No it won't! I have to know to *which* file to run "cvs status" in
order to get the info I want. And depending on the tag I'm interested
in, it might not be sufficient to do "cvs status" on one file alone!

Take for instance this very real example (my source-tree is a
linux-kernel):

  cvs status -v Makefile

===
File: Makefile  Status: Up-to-date

   Working revision:1.1.1.2 Wed Oct 23 16:20:33 2002
   Repository revision: 1.1.1.2 /home/npat/new_kernel/cvsroot/arm-linux/Makefile,v
   Sticky Tag:  (none)
   Sticky Date: (none)
   Sticky Options:  (none)

   Existing Tags:
T10 (revision: 1.1.1.2)
T9  (revision: 1.1.1.2)
T8  (revision: 1.1.1.2)
T7  (revision: 1.1.1.2)
T6  (revision: 1.1.1.2)
T5  (revision: 1.1.1.2)
T4  (revision: 1.1.1.2)
T3  (revision: 1.1.1.2)
T2  (revision: 1.1.1.2)
T2  (revision: 1.1.1.1)
T1  (branch: 1.1.1)

and try to answer:

  which tag represents the most recent vendor-branch import?

/npat



-- 
I xeroxed a mirror.  Now I have an extra xerox machine.
  -- Stephen Wright


___
Info-cvs mailing list
[EMAIL PROTECTED]
http://mail.gnu.org/mailman/listinfo/info-cvs



Re: tag vs rtag question

2002-10-23 Thread Nick Patavalis
On Wed, Oct 23, 2002 at 02:24:47PM -0700, Shankar Unni wrote:
>
> The problem was, if one of the files was *deleted* on the branch, cvs
> tag wouldn't move the tag for that file - you'd have to use cvs rtag for
> it.  The developer in question had done separate "cvs rm"s on the
> mainline and the branch, but since the deleted version on the branch
> wasn't tagged, when I did the next merge from the branch to the
> mainline, the deleted file "reappeared".
> 

Oh, I see. You mean that you were using the *same* tag-name and you
were just "pushing" it forward to more recent revisions, and that this
didn't behave well when the "push" was "crossing" a delete operation!

Tricky, indeed!

/npat

-- 
Don't ever think you know what's right for the other person.
He might start thinking he knows what's right for you.
  -- Paul Williams, `Das Energi'


___
Info-cvs mailing list
[EMAIL PROTECTED]
http://mail.gnu.org/mailman/listinfo/info-cvs



Re: tag vs rtag question

2002-10-23 Thread Nick Patavalis
On Wed, Oct 23, 2002 at 01:58:27PM -0700, Shankar Unni wrote:
> > I would think that with the situation above, doing a cvs tag 
> > VENDOR_R2_MERGED in the working directory where conflict resolution 
> > was finished would be the safest method, to be sure you tagged the 
> > resolved files and not something else.
> 
> On the other hand, if you have *deleted* a file, cvs tag won't tag the
> repository file. This can lead to interesting "file reappearing in my
> workarea" problems when others update to the tag..

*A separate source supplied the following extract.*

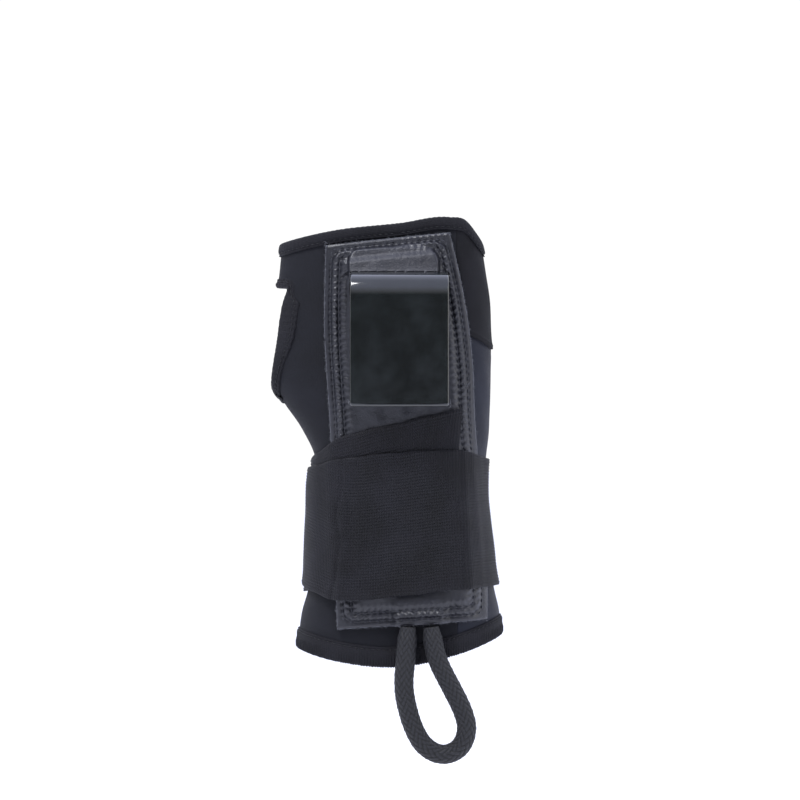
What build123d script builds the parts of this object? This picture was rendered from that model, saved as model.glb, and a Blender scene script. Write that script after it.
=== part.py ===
from build123d import *
import os
from math import pi, radians, tan

# Wrist splint for the left hand, standing as it is worn with the fingers up.
# Z runs from the forearm to the fingers, the palm faces -Y and the thumb is on -X.
# The origin is the centre of the forearm opening. Sizes are millimetres.

os.makedirs("parts", exist_ok=True)

# Overall sizes, and the sizes that the tables and outlines below are drawn at
SLEEVE_LENGTH = 212.0
FOREARM_WIDTH = 96.8
DRAWN_LENGTH = 212.0
DRAWN_WIDTH = 96.8
TALL = SLEEVE_LENGTH / DRAWN_LENGTH
BROAD = FOREARM_WIDTH / DRAWN_WIDTH


def sized(points):
    """Outline seen from the palm, sideways and height, at the sleeve's size."""
    return [(x * BROAD, z * TALL) for x, z in points]


def edge_height(edge, x):
    """Height of an opening's edge at a sideways place, straight between its points."""
    for (x0, z0), (x1, z1) in zip(edge, edge[1:]):
        if x <= x1:
            return z0 + (z1 - z0) * (x - x0) / (x1 - x0)
    return edge[-1][1]


# Hook: one flat strip bent over at the top
HOOK_WIDTH = 45.7
HOOK_MIDDLE = -0.25     # sideways
HOOK = 2.2              # thickness
HOOK_BEND = 11.0        # outside radius of the bend
HOOK_TOP = 181.8 * TALL
HOOK_LEG = 62.5         # visible leg, from the top of the bend to its lower edge
HOOK_TAIL = 60.0 * TALL # height of the hidden leg's lower end
HOOK_CORNER = 1.5
HOOK_LEFT = HOOK_MIDDLE - HOOK_WIDTH / 2
HOOK_RIGHT = HOOK_MIDDLE + HOOK_WIDTH / 2
SLIT_RISE = 0.6         # from the top of the bend to the slit's upper edge
SLIT_SIDE = 0.4         # clearance beside the strip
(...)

Can you elaborate a bit on this? You mean deleted by the developers
while working in the branch, or while doing conflict resolution in the
trunk?

/npat

-- 
Dijkstra probably hates me
  -- Linus Torvalds, in kernel/sched.c


___
Info-cvs mailing list
[EMAIL PROTECTED]
http://mail.gnu.org/mailman/listinfo/info-cvs



Re: tag vs rtag question

2002-10-23 Thread Nick Patavalis
On Wed, Oct 23, 2002 at 11:02:10PM +0300, Nick Patavalis wrote:
>
> ...Though I also have some confused ideas about what exactly HEAD
> means. Could please a CVS guru give us a precise *definition* of what
> the HEAD tag is?
> 

Looking arround I find this which comes close to being a precise
definition (posted in the cvs-bug list, by Philip Guenther, reference
below):

  I think the question needs to be asked: what do people expect (when
  they specify the -rHEAD option [npat])?  There are two logical
  possibilities:

1) always return the last revision on the default branch.  Under
   normal circumstance (no use of cvs admin), this'll either be:

   a) the tip of the vendor branch for imported and still
  unmodified files; or

   b) the tip of the rcs main branch (a.k.a. the trunk) for all
  other files.

   Note that this is what a plain checkout will give you.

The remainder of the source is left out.